## Exercise brief
In the lines below, how many hold the word "code"? Answer only with the number.

## Working data
Start

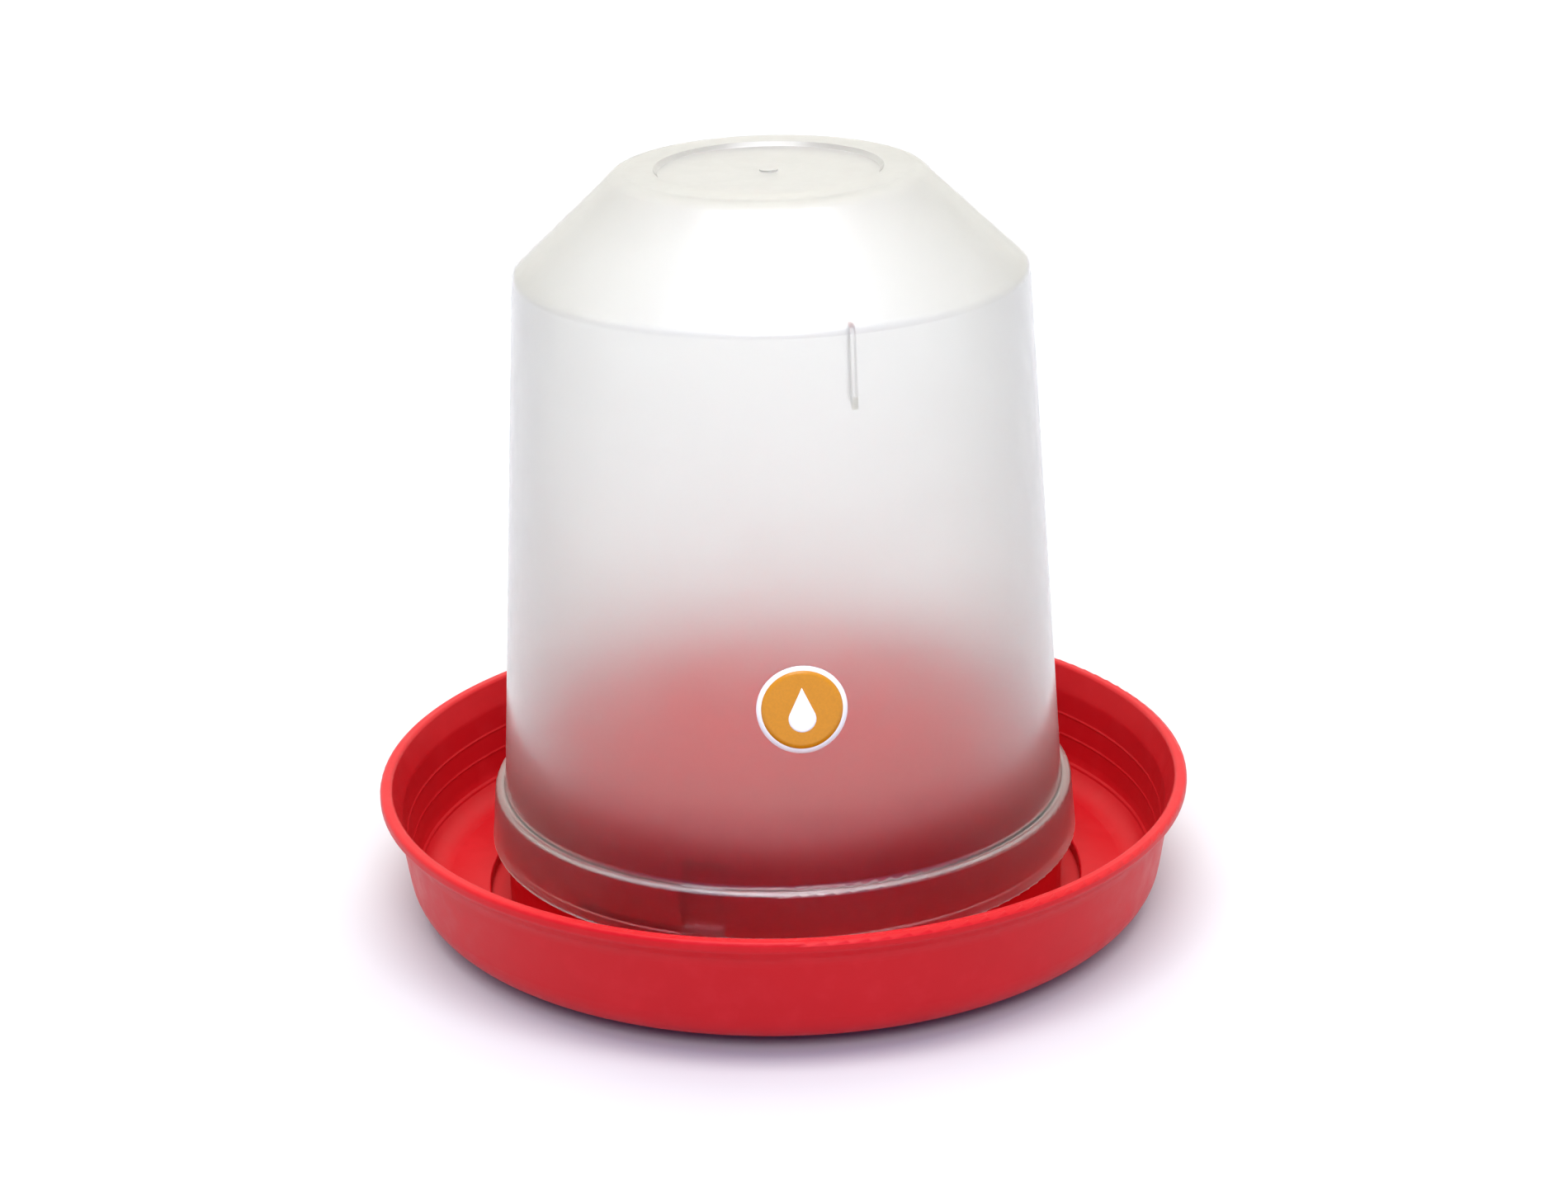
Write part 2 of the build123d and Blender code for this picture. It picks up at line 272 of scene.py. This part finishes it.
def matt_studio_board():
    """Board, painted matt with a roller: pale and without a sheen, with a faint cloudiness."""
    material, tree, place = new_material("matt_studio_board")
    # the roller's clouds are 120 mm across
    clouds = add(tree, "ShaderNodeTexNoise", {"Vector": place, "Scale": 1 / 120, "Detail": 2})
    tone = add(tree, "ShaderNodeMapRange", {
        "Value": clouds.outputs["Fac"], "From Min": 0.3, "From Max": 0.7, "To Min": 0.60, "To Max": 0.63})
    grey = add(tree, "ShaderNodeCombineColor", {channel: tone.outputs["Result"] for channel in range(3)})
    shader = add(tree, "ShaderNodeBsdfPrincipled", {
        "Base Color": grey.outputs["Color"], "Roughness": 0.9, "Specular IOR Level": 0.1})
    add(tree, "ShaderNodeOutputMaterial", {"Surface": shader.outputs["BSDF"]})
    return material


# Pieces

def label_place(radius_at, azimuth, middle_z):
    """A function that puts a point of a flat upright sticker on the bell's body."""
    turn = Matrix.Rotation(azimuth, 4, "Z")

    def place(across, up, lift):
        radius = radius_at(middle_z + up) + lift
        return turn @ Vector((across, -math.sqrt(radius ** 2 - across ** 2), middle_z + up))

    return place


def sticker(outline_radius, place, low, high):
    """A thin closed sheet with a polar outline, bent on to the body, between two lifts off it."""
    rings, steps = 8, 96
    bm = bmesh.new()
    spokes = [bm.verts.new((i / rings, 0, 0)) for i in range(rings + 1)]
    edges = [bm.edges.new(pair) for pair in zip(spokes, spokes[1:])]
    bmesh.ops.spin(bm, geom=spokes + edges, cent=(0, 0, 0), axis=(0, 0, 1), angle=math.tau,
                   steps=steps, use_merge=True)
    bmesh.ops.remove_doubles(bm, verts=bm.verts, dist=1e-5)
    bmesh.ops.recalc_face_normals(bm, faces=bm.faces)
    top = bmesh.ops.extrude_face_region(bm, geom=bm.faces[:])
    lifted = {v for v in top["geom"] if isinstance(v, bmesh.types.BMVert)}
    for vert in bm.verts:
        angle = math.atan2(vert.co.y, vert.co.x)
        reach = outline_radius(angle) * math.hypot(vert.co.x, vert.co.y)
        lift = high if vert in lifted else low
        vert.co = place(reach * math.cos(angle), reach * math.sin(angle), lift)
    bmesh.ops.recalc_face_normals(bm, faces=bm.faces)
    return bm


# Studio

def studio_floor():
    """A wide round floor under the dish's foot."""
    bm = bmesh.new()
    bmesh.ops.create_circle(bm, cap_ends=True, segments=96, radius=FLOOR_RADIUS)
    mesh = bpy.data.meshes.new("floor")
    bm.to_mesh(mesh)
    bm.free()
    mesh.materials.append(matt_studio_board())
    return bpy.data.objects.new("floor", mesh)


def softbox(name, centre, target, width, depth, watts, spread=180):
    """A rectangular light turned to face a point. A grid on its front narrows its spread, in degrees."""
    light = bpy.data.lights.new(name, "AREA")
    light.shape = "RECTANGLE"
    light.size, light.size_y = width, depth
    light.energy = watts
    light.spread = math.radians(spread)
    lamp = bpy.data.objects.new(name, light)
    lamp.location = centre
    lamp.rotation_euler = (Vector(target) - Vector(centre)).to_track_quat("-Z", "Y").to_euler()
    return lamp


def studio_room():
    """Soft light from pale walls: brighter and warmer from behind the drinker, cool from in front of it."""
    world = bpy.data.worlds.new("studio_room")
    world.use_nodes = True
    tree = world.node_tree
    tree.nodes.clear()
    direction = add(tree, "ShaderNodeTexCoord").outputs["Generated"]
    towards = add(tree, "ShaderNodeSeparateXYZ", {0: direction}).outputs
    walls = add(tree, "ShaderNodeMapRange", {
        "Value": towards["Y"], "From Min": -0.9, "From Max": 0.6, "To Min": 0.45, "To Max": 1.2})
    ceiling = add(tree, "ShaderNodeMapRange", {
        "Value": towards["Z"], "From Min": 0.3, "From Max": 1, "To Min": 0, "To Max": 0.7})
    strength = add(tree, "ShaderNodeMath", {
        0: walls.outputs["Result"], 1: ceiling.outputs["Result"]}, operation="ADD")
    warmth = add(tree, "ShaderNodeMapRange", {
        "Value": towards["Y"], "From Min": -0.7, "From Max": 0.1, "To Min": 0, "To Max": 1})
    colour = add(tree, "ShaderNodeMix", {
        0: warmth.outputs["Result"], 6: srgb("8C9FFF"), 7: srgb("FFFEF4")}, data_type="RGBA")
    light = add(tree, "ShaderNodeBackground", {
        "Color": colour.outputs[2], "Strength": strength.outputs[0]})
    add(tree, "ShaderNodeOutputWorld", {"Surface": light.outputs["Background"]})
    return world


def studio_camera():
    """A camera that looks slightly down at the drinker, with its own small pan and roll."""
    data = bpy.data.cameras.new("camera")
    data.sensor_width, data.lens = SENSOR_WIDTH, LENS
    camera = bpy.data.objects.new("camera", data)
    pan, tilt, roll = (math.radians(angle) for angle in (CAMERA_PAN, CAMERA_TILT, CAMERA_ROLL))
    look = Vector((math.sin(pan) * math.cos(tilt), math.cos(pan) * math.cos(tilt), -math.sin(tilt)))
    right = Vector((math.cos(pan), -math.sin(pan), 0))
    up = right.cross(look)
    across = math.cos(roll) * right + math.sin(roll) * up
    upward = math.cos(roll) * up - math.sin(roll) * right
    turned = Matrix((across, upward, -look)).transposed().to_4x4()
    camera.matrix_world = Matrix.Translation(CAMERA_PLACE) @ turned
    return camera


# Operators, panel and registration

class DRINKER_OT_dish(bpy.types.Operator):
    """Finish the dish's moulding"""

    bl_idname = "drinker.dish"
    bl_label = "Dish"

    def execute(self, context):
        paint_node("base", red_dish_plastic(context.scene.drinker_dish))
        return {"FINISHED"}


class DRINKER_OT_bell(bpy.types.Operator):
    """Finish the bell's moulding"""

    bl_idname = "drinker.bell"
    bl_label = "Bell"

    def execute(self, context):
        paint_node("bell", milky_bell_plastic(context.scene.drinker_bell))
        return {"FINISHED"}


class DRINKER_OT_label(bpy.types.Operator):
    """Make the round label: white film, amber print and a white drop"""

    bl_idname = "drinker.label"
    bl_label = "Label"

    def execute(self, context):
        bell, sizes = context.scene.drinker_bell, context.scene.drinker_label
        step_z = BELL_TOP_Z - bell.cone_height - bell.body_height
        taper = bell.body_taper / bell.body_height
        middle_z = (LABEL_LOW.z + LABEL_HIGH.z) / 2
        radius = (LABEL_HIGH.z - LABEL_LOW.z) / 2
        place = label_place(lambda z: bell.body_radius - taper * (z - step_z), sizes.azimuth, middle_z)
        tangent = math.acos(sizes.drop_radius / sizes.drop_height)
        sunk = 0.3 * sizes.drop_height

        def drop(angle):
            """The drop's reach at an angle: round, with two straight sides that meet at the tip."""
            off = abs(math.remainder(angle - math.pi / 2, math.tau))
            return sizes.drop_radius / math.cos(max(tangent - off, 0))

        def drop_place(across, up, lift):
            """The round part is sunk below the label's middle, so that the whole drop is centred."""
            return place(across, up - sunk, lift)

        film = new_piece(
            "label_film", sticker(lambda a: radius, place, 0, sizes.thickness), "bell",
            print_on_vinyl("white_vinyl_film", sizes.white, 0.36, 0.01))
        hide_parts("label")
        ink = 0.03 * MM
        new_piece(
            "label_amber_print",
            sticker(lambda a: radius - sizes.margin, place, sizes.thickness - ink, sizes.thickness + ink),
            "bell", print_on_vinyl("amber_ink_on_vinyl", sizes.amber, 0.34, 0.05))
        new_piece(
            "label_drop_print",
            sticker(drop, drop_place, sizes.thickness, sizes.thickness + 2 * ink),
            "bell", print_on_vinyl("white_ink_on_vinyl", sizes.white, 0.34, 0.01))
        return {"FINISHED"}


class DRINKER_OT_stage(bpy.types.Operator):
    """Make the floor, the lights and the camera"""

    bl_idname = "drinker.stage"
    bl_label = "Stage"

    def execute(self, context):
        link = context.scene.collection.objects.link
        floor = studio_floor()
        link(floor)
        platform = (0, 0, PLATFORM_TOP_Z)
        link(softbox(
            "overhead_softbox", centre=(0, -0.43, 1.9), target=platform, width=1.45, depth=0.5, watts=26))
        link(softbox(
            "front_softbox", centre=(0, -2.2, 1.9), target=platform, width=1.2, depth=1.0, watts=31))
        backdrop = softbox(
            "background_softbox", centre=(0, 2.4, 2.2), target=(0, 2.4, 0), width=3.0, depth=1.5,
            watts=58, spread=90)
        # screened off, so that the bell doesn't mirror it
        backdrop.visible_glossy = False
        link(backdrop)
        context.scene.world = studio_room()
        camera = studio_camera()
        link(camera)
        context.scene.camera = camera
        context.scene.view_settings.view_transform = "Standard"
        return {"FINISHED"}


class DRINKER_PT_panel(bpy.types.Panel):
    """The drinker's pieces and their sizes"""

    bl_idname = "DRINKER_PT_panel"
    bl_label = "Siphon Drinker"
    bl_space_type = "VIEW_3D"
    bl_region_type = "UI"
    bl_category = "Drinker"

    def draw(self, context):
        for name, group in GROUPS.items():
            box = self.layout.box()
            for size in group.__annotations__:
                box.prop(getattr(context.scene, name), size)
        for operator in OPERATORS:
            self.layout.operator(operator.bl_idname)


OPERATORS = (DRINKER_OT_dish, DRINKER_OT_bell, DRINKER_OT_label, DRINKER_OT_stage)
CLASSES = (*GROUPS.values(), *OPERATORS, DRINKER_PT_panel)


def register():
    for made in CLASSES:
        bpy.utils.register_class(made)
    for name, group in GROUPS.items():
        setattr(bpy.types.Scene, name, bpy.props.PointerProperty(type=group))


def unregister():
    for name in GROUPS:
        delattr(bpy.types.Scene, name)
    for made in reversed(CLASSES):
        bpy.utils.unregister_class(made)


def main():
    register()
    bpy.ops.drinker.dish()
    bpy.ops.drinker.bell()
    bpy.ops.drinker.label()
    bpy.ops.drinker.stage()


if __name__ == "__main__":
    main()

End
Start

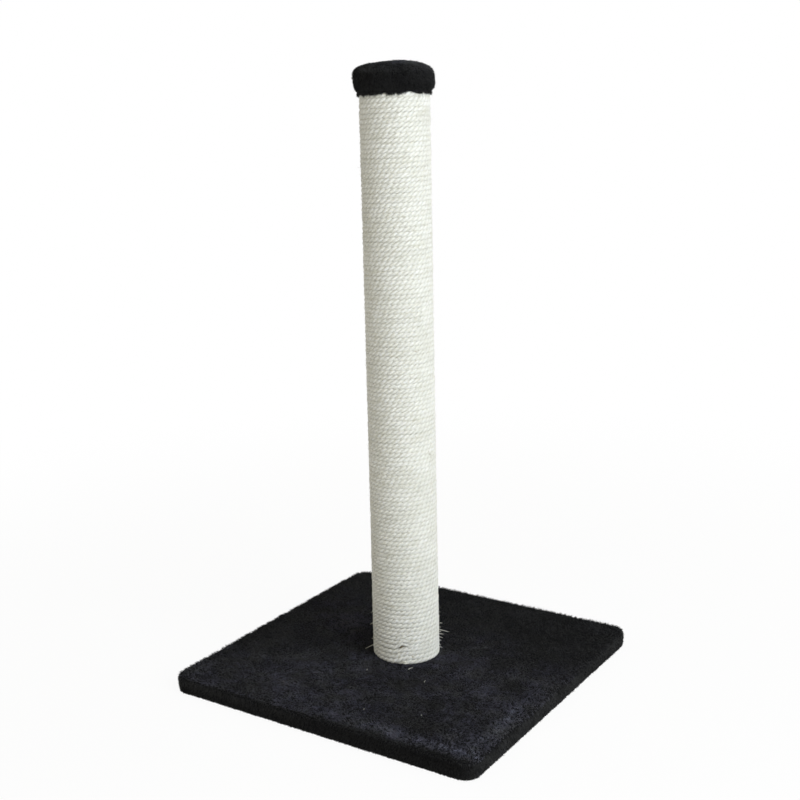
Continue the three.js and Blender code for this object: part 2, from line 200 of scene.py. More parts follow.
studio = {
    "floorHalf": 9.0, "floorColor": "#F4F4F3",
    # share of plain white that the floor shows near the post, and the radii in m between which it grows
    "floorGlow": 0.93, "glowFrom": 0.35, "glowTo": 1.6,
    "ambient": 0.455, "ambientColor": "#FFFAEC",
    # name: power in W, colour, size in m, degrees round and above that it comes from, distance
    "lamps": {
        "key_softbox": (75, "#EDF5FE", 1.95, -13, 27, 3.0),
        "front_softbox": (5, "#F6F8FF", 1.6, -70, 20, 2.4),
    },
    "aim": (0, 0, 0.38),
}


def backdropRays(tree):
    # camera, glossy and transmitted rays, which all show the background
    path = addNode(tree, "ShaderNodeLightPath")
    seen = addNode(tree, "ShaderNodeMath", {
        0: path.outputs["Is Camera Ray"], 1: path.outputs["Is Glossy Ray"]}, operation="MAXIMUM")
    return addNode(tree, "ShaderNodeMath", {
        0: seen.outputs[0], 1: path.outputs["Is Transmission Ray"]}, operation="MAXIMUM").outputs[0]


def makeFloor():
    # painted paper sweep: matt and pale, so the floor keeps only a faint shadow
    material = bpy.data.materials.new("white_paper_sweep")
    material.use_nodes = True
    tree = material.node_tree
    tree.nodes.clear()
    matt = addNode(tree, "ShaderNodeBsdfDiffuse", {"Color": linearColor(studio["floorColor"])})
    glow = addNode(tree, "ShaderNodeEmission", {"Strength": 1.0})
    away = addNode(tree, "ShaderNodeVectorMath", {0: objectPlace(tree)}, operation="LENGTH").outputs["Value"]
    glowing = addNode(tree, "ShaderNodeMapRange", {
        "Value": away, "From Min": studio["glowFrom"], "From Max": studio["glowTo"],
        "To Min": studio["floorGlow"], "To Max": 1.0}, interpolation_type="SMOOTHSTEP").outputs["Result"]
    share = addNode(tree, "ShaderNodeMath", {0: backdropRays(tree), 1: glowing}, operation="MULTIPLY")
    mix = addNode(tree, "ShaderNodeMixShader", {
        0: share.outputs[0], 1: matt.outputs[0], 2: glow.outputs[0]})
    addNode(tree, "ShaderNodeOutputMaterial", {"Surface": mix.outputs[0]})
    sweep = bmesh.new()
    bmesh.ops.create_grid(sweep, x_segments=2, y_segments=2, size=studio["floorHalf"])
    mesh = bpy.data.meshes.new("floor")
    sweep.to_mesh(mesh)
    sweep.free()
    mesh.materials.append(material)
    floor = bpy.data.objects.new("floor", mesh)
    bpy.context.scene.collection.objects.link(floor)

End
Start

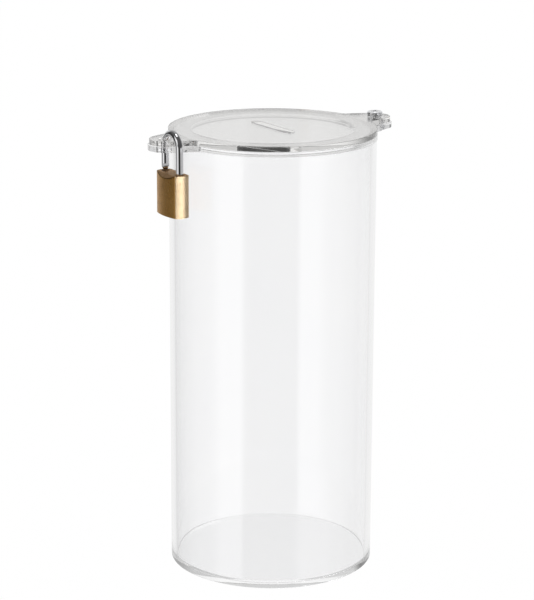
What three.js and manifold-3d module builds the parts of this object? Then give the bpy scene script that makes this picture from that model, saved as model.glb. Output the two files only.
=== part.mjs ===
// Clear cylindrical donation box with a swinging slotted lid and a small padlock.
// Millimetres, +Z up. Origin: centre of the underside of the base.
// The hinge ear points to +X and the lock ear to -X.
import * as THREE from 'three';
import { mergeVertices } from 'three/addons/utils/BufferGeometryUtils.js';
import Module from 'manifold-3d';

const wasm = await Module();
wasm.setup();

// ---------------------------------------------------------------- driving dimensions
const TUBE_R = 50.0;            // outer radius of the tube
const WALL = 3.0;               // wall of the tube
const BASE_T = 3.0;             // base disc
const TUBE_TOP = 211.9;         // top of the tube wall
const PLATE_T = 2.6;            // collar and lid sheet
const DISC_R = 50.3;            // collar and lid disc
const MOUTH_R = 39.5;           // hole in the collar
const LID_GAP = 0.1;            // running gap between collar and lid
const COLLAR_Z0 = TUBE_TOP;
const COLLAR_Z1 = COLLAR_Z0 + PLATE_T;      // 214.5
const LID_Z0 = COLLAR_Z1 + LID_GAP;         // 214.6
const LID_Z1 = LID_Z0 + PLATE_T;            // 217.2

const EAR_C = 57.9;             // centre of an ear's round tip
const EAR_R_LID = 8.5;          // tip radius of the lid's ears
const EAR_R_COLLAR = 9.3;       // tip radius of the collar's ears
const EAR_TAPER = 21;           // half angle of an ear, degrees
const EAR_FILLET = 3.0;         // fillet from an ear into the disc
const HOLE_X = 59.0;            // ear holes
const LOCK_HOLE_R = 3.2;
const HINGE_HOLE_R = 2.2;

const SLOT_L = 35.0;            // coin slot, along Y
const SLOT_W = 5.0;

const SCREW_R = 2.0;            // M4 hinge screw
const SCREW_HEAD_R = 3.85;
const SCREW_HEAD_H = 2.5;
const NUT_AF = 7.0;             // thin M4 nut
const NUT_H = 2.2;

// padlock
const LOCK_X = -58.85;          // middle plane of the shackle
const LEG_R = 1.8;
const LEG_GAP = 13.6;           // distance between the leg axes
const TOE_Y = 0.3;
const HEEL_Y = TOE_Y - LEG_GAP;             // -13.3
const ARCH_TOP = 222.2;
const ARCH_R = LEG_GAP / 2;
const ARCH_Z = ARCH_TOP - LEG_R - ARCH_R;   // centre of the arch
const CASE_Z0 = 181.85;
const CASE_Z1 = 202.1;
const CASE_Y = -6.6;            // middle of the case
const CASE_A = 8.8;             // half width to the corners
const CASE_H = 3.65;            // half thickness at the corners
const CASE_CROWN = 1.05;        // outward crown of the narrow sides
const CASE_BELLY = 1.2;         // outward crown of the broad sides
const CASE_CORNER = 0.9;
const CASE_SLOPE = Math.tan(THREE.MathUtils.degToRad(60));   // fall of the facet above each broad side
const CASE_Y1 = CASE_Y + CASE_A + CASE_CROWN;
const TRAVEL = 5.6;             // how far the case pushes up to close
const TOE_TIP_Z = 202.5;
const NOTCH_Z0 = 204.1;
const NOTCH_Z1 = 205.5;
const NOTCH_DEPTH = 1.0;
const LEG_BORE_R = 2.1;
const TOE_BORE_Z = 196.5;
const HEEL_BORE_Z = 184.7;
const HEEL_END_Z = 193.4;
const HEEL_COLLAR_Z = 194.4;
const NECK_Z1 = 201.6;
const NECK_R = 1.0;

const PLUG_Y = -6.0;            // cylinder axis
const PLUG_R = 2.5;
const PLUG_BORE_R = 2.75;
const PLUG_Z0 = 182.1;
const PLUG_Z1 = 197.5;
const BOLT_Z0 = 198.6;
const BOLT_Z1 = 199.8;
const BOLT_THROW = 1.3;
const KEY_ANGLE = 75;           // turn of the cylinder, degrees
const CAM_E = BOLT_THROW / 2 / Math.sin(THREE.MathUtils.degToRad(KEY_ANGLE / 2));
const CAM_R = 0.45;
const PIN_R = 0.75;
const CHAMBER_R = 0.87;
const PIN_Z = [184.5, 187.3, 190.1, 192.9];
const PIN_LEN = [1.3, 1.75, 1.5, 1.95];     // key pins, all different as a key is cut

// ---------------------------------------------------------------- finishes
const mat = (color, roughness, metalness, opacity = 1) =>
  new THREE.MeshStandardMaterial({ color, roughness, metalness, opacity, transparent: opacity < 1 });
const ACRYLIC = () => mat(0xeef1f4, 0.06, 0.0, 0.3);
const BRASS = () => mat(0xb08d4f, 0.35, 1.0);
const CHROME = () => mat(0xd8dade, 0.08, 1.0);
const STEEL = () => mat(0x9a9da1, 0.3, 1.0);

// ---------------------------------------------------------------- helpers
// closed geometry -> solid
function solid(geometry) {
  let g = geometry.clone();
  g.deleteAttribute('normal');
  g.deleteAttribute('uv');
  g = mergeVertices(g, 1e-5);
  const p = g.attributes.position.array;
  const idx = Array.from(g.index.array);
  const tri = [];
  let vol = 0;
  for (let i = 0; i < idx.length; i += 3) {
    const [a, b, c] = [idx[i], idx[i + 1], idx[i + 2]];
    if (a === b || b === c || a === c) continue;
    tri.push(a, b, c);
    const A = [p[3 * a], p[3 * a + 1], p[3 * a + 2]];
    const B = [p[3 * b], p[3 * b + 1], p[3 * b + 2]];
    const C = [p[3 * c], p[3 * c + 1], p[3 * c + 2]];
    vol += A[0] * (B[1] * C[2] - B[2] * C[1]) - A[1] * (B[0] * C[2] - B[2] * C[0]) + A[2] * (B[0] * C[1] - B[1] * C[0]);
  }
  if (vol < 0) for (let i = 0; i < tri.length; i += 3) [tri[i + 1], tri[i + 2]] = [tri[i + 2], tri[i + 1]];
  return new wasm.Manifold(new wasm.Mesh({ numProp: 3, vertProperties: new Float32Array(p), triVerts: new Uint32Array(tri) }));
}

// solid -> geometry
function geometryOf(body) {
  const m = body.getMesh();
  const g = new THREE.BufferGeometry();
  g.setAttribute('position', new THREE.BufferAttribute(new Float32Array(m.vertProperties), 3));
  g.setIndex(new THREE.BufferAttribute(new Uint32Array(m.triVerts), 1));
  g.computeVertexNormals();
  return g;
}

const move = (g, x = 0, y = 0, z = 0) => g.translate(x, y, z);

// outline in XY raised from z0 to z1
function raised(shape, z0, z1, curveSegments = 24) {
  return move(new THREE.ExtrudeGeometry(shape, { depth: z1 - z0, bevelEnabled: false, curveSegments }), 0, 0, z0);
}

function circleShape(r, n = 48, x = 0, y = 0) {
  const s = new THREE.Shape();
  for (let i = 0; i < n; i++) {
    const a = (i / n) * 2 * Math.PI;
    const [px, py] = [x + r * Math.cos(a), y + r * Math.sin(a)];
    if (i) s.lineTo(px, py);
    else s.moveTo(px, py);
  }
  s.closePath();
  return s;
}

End

## Problem solution
2